Apparently, I can answer those questions hundreds of times.

Hindsight is 20/20 because I should've accepted all the beers that were offered to me, then cruised up and down the river that evening, selling them back.  I never think of these things until it's too late!

All in all, it was a good weekend.
The friendliest campground in central Florida, Highland Hammocks in Sebring, 
had a tent space for me.

Saturday morning I treated myself to a town meal for breakfast.  The Pioneer Restaurant was everything I'd hoped it would be: run-down, homey, table of old men regulars in the corner, and a cheap tasty plate of eggs.

Friday's digging was great!
I found a jaw fragment from a giant ground sloth.  How cool is that?!
Here's a pic from a reference book showing the unique S-shape of the tooth that would've fit into this socket:

I found my first ever manatee tooth.  Excited!

Some big pieces of manatee/dugong rib.
These are so abundant, most people throw them back but when I find big chunks, like these, I bring them home.

Best gator tooth yet!

And a good selection of other fossils including 2 horse teeth and a very good meg.

     Then it was Saturday...
     Day 2 saw significantly reduced enthusiasm for the exhausting digging needed to find a single good fossil in this location.
     After 4 half-hearted hours of dredging heavy chunks of clay like this:
...I decided to pack it in.


     I still have the monster 40lb battery for my new lightweight trolling motor and I found it rides better if I put it up front with me.  The benefit of this arrangement is it makes a very nice footrest for the relaxed cruise back to the boat ramp.
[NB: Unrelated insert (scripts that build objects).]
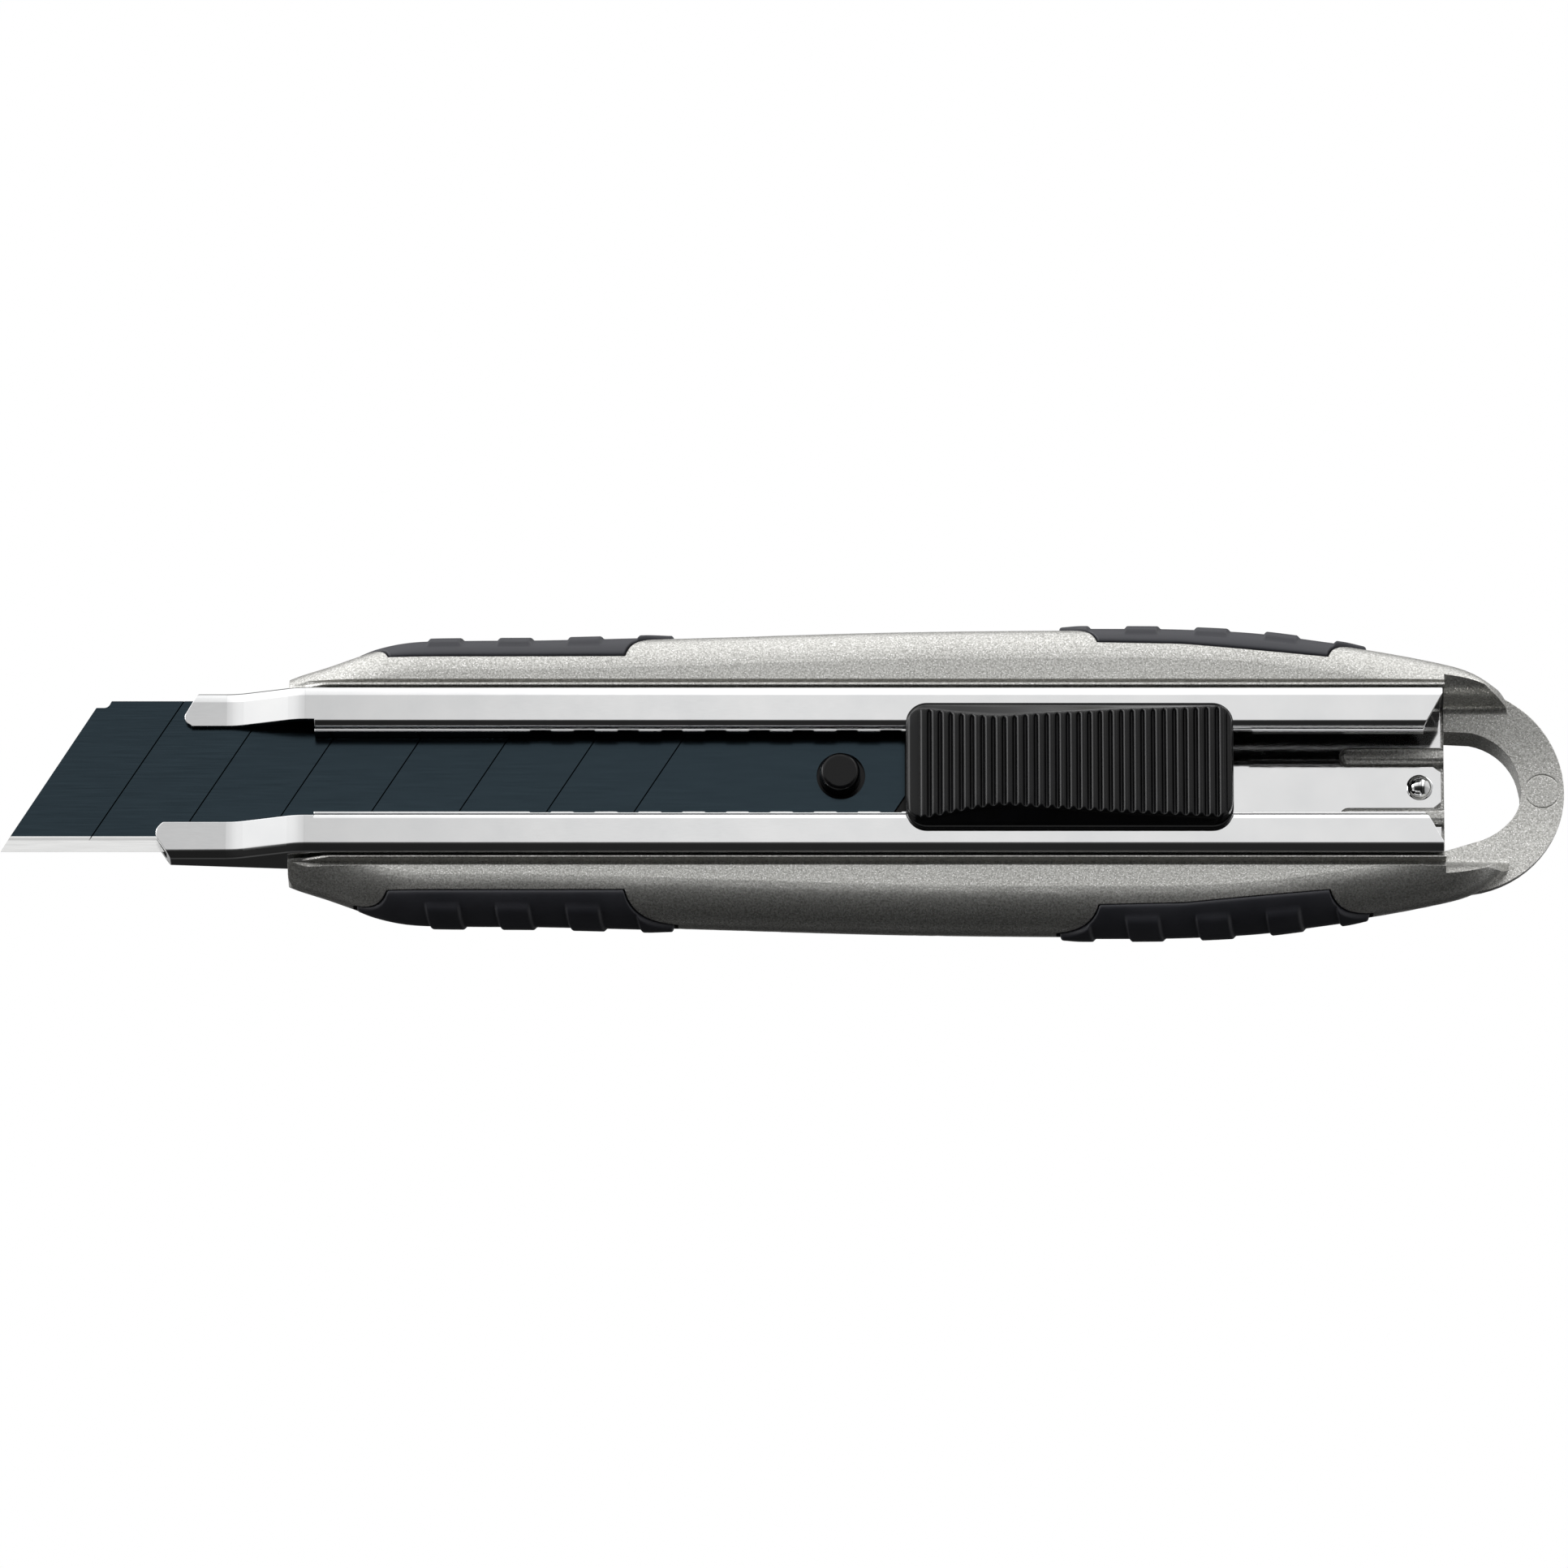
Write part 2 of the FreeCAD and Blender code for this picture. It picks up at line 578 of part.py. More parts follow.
def blade_channel():
    outer = rounded_silhouette(0.0, CHANNEL_HALF_WIDTH, SPINE_BEND, EDGE_BEND)
    inner = rounded_silhouette(SHEET, CHANNEL_INNER_Y, INNER_BEND, INNER_BEND)
    inner = inner.fuse(box(CHANNEL_TAIL_X - 1, CHANNEL_TAIL_X + 1, -9.0, 9.0, FLOOR_Z, RAIL_UNDER_Z))
    shell = outer.cut(inner)
    shell = shell.cut(window())
    shell = shell.multiFuse([rail_lips(SPINE_LIP_Y), mirror_y(rail_lips(EDGE_LIP_Y))]).removeSplitter()
    rest, hollow = blade_rest()
    shell = shell.fuse(rest).cut(hollow)
    shell = shell.common(nose_plan())
    shell = shell.cut(tail_cuts())
    for x in RIVET_XS:
        shell = shell.cut(post(x, 0, 0, FLOOR_Z + 1, RIVET_SHANK))
        shell = shell.cut(Part.makeCone(RIVET_SHANK, RIVET_HEAD, SHEET, vec(x, 0, CHANNEL_BACK_Z)))
    return shell.cut(post(STOP_X, 0, 0, FLOOR_Z + 1, STOP_SHANK))


def tail_cuts():
    """Slots beside the tongue and the slanted rear ends of the rails."""
    inner = TONGUE_HALF_WIDTH
    outer = TONGUE_HALF_WIDTH + TAIL_SLOT_WIDTH
    slot = plan_prism(
        [(TONGUE_X, inner, 1.0), (CHANNEL_TAIL_X + 1, inner, 0), (CHANNEL_TAIL_X + 1, outer, 0),
         (TONGUE_X, outer, 1.0)], 0.0, 8.0)
    corner = plan_prism(
        [(CHANNEL_TAIL_X - 1.0, inner + 0.1, 0), (CHANNEL_TAIL_X + 1, inner - 1.5, 0),
         (CHANNEL_TAIL_X + 1, inner + 0.1, 0)], 0.0, 8.0)
    slant = plan_prism(
        [(RAIL_TAIL_X, 3.9, 0), (RAIL_TAIL_X, 4.9, 0), (CHANNEL_TAIL_X, 8.9, 0),
         (CHANNEL_TAIL_X + 2, 8.9, 0), (CHANNEL_TAIL_X + 2, 3.9, 0)], 8.0, 20.0)
    return both_sides(slot.multiFuse([corner, slant]))


def tail_stop():
    """Domed rivet in the tongue; the slider stops against it."""
    shank = post(STOP_X, 0, CHANNEL_BACK_Z - RIVET_DEPTH, FLOOR_Z, STOP_SHANK)
    ball = Part.makeSphere(STOP_BALL_RADIUS, vec(STOP_X, 0, FLOOR_Z + STOP_RISE - STOP_BALL_RADIUS))
    dome = ball.common(box(STOP_X - 3, STOP_X + 3, -3, 3, FLOOR_Z, FLOOR_Z + 3))
    return dome.fuse(shank).removeSplitter()


def channel_rivets():
    rivets = []
    for x in RIVET_XS:
        head = Part.makeCone(RIVET_SHANK, RIVET_HEAD, SHEET, vec(x, 0, CHANNEL_BACK_Z))
        shank = post(x, 0, CHANNEL_BACK_Z - RIVET_DEPTH, CHANNEL_BACK_Z, RIVET_SHANK)
        rivets.append(head.fuse(shank).removeSplitter())
    return Part.makeCompound(rivets)


# --- blade --------------------------------------------------------------------------


def blade():
    half = BLADE_WIDTH / 2
    mid = BLADE_BACK_Z + BLADE_THICKNESS / 2
    body = cross_prism(
        [(half, BLADE_BACK_Z, 0), (half, BLADE_FACE_Z, 0), (BLADE_BEVEL - half, BLADE_FACE_Z, 0),
         (-half, mid + EDGE_HALF_THICKNESS, 0), (-half, mid - EDGE_HALF_THICKNESS, 0),
         (BLADE_BEVEL - half, BLADE_BACK_Z, 0)], BLADE_TIP_X, BLADE_TAIL_X)
    outline = plan_prism(
        [(BLADE_TIP_X, -half, 0), (BLADE_TAIL_X - SCORE_SLANT * (TAIL_CLIP_Y + half), -half, 0),
         (BLADE_TAIL_X, TAIL_CLIP_Y, 0), (BLADE_TAIL_X, half, 0), (-76.9, half, 0.1), (-77.3, 8.2, 0.75),
         (-78.65, 8.2, 0.1)], 0.0, 20.0)
    body = body.common(outline)
    body = body.cut(post(BLADE_HOLE_X, 0, 0, 20, BLADE_HOLE_RADIUS))
    for i in range(SCORE_COUNT):
        body = body.cut(score_line(FIRST_SCORE_X + i * SEGMENT_PITCH))
    return body


def score_line(x):
    """A slanted V groove across the blade's face, from the spine into the bevel."""
    half = BLADE_WIDTH / 2
    low_y = BLADE_BEVEL - half - 0.45
    high_y = half + 0.5
    low_x = x + SCORE_SLANT * (low_y - FIRST_SCORE_Y)
    high_x = x + SCORE_SLANT * (high_y - FIRST_SCORE_Y)
    top = BLADE_FACE_Z + 0.02
    corners = [vec(low_x - SCORE_HALF_WIDTH, low_y, top), vec(low_x, low_y, top - SCORE_DEPTH),
               vec(low_x + SCORE_HALF_WIDTH, low_y, top)]
    face = Part.Face(Part.makePolygon(corners + corners[:1]))
    return face.extrude(vec(high_x - low_x, high_y - low_y, 0))


# --- slider -------------------------------------------------------------------------


def blade_carrier():
    """Moulded carrier: arm and peg under the blade's tail, block and neck behind it."""
    arm_tail_x = BLADE_TAIL_X + 2
    arm = side_prism(
        [(CARRIER_FRONT_X, 6.0, 0.3), (8.0, CARRIER_FLOOR_Z, 3.0), (arm_tail_x, CARRIER_FLOOR_Z, 0),
         (arm_tail_x, BLADE_BACK_Z, 0), (CARRIER_FRONT_X, BLADE_BACK_Z, 0.3)], -7.5, 7.5)
    block = rounded_plate(BLADE_TAIL_X + 0.3, CARRIER_TAIL_X, -CARRIER_HALF_WIDTH, CARRIER_HALF_WIDTH,
                          0.8, CARRIER_FLOOR_Z, CARRIER_TOP_Z)
    neck = rounded_plate(NECK_FRONT_X, NECK_TAIL_X, -NECK_HALF_WIDTH, NECK_HALF_WIDTH,
                         1.0, CARRIER_TOP_Z - 1, BASE_Z)
    wing = rounded_plate(NECK_FRONT_X, NECK_TAIL_X, WING_INNER_Y, CARRIER_HALF_WIDTH,
                         0.5, CARRIER_TOP_Z - 1, RAIL_UNDER_Z - 0.2)
    carrier = block.multiFuse([arm, neck, both_sides(wing), locating_peg()])
    carrier = carrier.cut(spring_bay())
    carrier = carrier.cut(box(PAWL_X - BOSS_REACH, PAWL_X + BOSS_REACH, -2.9, 2.9,
                              CARRIER_TOP_Z + 0.6, BASE_Z + 1))
    groove = box(41.0, CARRIER_TAIL_X + 1, TONGUE_HALF_WIDTH - 0.1, TONGUE_HALF_WIDTH + TAIL_SLOT_WIDTH + 0.1,
                 0.0, TAIL_RIB_Z + 0.4)
    carrier = carrier.cut(both_sides(groove))
    for x in PIN_XS:
        carrier = carrier.cut(post(x, 0, BASE_Z - 2.5, BASE_Z + 1, PIN_RADIUS))
    return carrier.removeSplitter()


def spring_bay():
    """Room in the carrier's neck for the lock spring."""
    roof = BASE_Z - BAY_ROOF
    leaf = box(SPRING_BAY_X, 39.0, SPRING_INNER_Y - 0.2, WING_INNER_Y, CARRIER_TOP_Z, roof)
    anchor = box(38.0, NECK_TAIL_X - 1, 2.4, WING_INNER_Y, CARRIER_TOP_Z, roof)
    return leaf.fuse(anchor)


def locating_peg():
    """Peg in the blade's hole, with a rounded rim and a flat top."""
    top = BLADE_FACE_Z + PEG_HEIGHT
    peg = post(PEG_X, 0, BLADE_BACK_Z - 0.5, top, PEG_RADIUS)
    top_rim = [edge for edge in peg.Edges if abs(edge.BoundBox.ZMin - top) < 1e-6]
    return peg.makeFillet(PEG_ROUNDING, top_rim)


def slider_base():
    """Flange that rides on the rails, pinned into the carrier's neck."""
    plate = rounded_plate(KNOB_FRONT_X, KNOB_TAIL_X, -KNOB_HALF_WIDTH, KNOB_HALF_WIDTH,
                          KNOB_CORNER, BASE_Z, CAP_Z - 0.08)
    for x in PIN_XS:
        plate = plate.fuse(post(x, 0, BASE_Z - 2.4, BASE_Z + 0.1, PIN_RADIUS))
    slot_half_width = BOSS_HALF_WIDTH + 0.3
    slot = box(PAWL_X - BOSS_REACH, PAWL_X + BOSS_REACH, -slot_half_width, slot_half_width, 0, 20)
    return plate.cut(slot).removeSplitter()


def cap_section(x, field, height):
    """Cross-section of the cap: sloping sides up to the rib field."""
    top = CHANNEL_FACE_Z + height
    skirt = KNOB_HALF_WIDTH - 0.25
    corners = [vec(x, -skirt, CAP_Z), vec(x, skirt, CAP_Z), vec(x, field, top), vec(x, -field, top)]
    return Part.makePolygon(corners + corners[:1])


def thumb_slide():
    """Ribbed cap with the boss that releases the lock when it is pushed either way."""
    sections = [cap_section(x, field, height) for x, field, height in CAP_SECTIONS]
    cap = Part.makeLoft(sections, True, False)
    outline = rounded_plate(KNOB_FRONT_X, KNOB_TAIL_X - 0.05, -KNOB_HALF_WIDTH, KNOB_HALF_WIDTH,
                            KNOB_CORNER, CAP_Z, 30.0)
    cap = cap.common(outline)
    for i in range(RIB_COUNT - 1):
        x = FIRST_RIB_X + (i + 0.5) * RIB_PITCH
        crest = crest_z(x)
        valley = side_prism(
            [(x - 0.35, crest + 0.3, 0), (x, crest - RIB_DEPTH, 0.1), (x + 0.35, crest + 0.3, 0)], -9.0, 9.0)
        cap = cap.cut(valley)
    boss = box(PAWL_X - BOSS_HALF_LENGTH, PAWL_X + BOSS_HALF_LENGTH, -BOSS_HALF_WIDTH, BOSS_HALF_WIDTH,
               FOOT_Z, CAP_Z + 0.5)
    foot = box(PAWL_X - 2.0, PAWL_X + 2.0, -2.6, 2.6, FOOT_Z, BASE_Z - 0.15)
    cam = side_prism(
        [(PAWL_X - 1.6, 10.9, 0), (PAWL_X, 11.9, 0), (PAWL_X + 1.6, 10.9, 0)], -3.0, 3.0)
    return cap.multiFuse([boss, foot]).cut(cam).removeSplitter()


def crest_z(x):
    """Height of the rib field at x, between the cap's sections."""
    for (x0, _, h0), (x1, _, h1) in zip(CAP_SECTIONS, CAP_SECTIONS[1:]):
        if x0 <= x <= x1:
            return CHANNEL_FACE_Z + h0 + (h1 - h0) * (x - x0) / (x1 - x0)
    return CHANNEL_FACE_Z


def lock_spring():
    """Leaf spring on the carrier; its pawl stands in a notch of the channel's lip."""
    wide_y = SPRING_OUTER_Y
    anchor = box(40.0, 47.6, 2.6, wide_y, CARRIER_TOP_Z, CARRIER_TOP_Z + SPRING_SHEET)
    leaf = side_prism(
        [(SPRING_TIP_X, SPRING_TIP_Z - SPRING_SHEET, 0), (34.0, SPRING_TIP_Z - SPRING_SHEET, 3.0),
         (41.0, CARRIER_TOP_Z, 0), (41.0, CARRIER_TOP_Z + SPRING_SHEET, 0), (34.2, SPRING_TIP_Z, 3.0),
         (SPRING_TIP_X, SPRING_TIP_Z, 0)], 2.6, wide_y)
    pad = box(SPRING_TIP_X, 33.6, SPRING_INNER_Y, 3.0, SPRING_TIP_Z - SPRING_SHEET, SPRING_TIP_Z)
    pawl = box(PAWL_X - 1.1, PAWL_X + 1.1, SPINE_LIP_Y, SPINE_LIP_Y + SHEET, SPRING_TIP_Z - 0.1,
               REAR_LIP_Z + NOTCH_DEPTH - 0.15)
    ridge = side_prism(
        [(PAWL_X - 1.2, SPRING_TIP_Z - 0.05, 0), (PAWL_X + 1.2, SPRING_TIP_Z - 0.05, 0),
         (PAWL_X, SPRING_TIP_Z + 0.75, 0.2)], SPRING_INNER_Y, 2.0)
    return anchor.multiFuse([leaf, pad, pawl, ridge]).removeSplitter()


# --- output -------------------------------------------------------------------------


def main():
    shapes = {
        "handle_casting": handle_casting(),
        "blade_channel": blade_channel(),
        "tail_stop": tail_stop(),
        "channel_rivets": channel_rivets(),
        "blade": blade(),
        "blade_carrier": blade_carrier(),
        "slider_base": slider_base(),
        "thumb_slide": thumb_slide(),
        "lock_spring": lock_spring(),
    }
    shapes.update(grips())
    os.makedirs("parts", exist_ok=True)
    for name, shape in shapes.items():
        print(name, "solids", len(shape.Solids), "valid", shape.isValid(), "volume", round(shape.Volume, 1))
        shape.exportStep("parts/" + name + ".step")


main()
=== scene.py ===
import math

import bpy
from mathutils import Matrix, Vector


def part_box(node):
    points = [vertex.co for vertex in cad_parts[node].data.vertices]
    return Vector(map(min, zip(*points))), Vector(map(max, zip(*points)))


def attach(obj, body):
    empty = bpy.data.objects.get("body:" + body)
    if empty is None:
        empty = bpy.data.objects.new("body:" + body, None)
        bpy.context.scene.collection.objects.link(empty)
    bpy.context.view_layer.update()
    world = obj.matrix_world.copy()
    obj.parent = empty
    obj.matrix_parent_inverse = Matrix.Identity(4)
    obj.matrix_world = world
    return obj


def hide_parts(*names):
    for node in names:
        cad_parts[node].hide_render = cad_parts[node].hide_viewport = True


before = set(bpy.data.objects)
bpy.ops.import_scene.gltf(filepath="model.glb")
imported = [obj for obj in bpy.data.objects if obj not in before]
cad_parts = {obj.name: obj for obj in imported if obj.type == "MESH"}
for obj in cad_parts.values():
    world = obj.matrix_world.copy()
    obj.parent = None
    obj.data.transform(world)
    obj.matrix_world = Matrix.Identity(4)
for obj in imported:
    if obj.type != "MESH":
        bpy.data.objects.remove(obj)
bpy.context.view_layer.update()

MM = 0.001

# Camera: a long lens, 18 degrees off the face that carries the slider
CAMERA_ELEVATION = math.radians(72.2)
CAMERA_LENS = 400.0
SENSOR = 36.0
CLIP_START, CLIP_END = 0.05, 20.0
VIEW_WIDTH = 179.9 * MM
VIEW_RISE = 1.87 * MM

# Floor, in metres: just under the knife's back
FLOOR_SIZE = 12.0
FLOOR_Z = -0.0002

# Light tent: (degrees from overhead towards the spine side, brightness)
LIGHT_AROUND = [
    (-180, 0.40), (-175, 0.12), (-168, 0.02), (-140, 0.03), (-132, 0.08), (-118, 0.08), (-110, 0.02),
    (-12, 0.02), (4, 0.08), (11, 0.86), (22, 0.90), (31, 1.3), (60, 1.45), (80, 1.6), (112, 1.6),
    (126, 0.5), (138, 0.08), (146, 0.10), (156, 0.35), (180, 0.40),
]
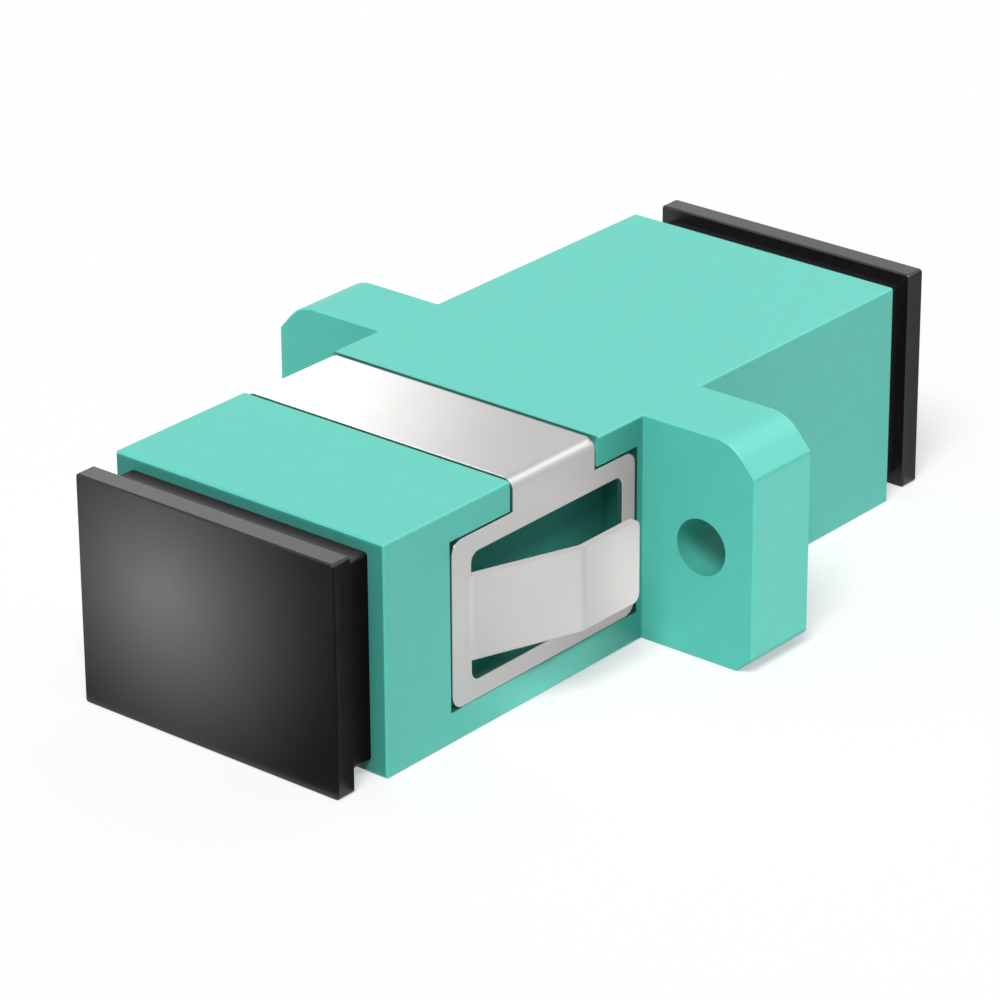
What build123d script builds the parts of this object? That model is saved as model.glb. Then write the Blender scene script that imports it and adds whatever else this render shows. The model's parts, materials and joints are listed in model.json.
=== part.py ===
"""SC simplex fibre adapter with a screw flange, a spring clip and two dust caps.

Units are millimetres. The origin lies on the optical axis, where it crosses the flange face that
meets the panel. +Y runs along the optical axis to the rear port, +X along the line of the two
flange holes, and +Z is up.

The body is two welded halves. Between them sit two latch holders, back to back, whose barrels
trap the split sleeve that lines up the two ferrules. A folded spring clip saddles the front
half, and a dust cap closes each port.
"""

import os

from build123d import *

# Body, whose front length runs from the front port face to the flange
body_length = 29.9
body_width = 12.6
body_height = 9.0
front_length = 14.3
body_edge_radius = 0.1
port_face_chamfer = 0.07

# Flange, whose outer corners are clipped by (across, down or up)
flange_width = 22.7
flange_thickness = 3.4
flange_hole_spacing = 18.0
flange_hole_diameter = 2.2
flange_top_chamfer = (1.05, 1.2)
flange_bottom_chamfer = (0.7, 0.6)
flange_top_blend = 1.6
flange_side_blend = 0.15
flange_bottom_blend = 0.2
flange_edge_chamfer = 0.06

# Port, the same at both ends
port_width = 9.05
port_height = 7.45
port_corner_radius = 0.3
port_mouth_chamfer = 0.25
keyway_width = 4.2
keyway_length = 7.0
keyway_corner_radius = 0.3

# Seat of the latch holders in the front half, closed by the rear half's register lip
seat_width = 10.7
seat_height = 8.1
seat_clearance = 0.05
seat_float = 0.03

# Ferrule and split sleeve
ferrule_diameter = 2.5
sleeve_grip = 0.005
sleeve_outer_diameter = 3.2
sleeve_length = 11.4
sleeve_slot = 0.4
sleeve_end_chamfer = 0.12

# Latch holder's plate and barrel
holder_plate_thickness = 1.5
barrel_diameter = 4.6
barrel_lip_thickness = 1.1
barrel_tip_chamfer = 0.3
barrel_root_chamfer = 0.25
sleeve_clearance = 0.05
sleeve_end_play = 0.1
ferrule_clearance = 0.2
ferrule_lead_in = 0.35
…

     When I looked at my "haul" for the 4 hours of poking around on Saturday, I am torn about whether to return to this spot or not.
     It's not a lot but it's not "nothing" either.  Jack told me, at the beginning of this season, "I don't stop going back until I find nothing."  
     Maybe after a few more good nights' rest and some yoga to unkink my back, I'll be able to wrap my mind around 6 more hours of dredging clay...maybe!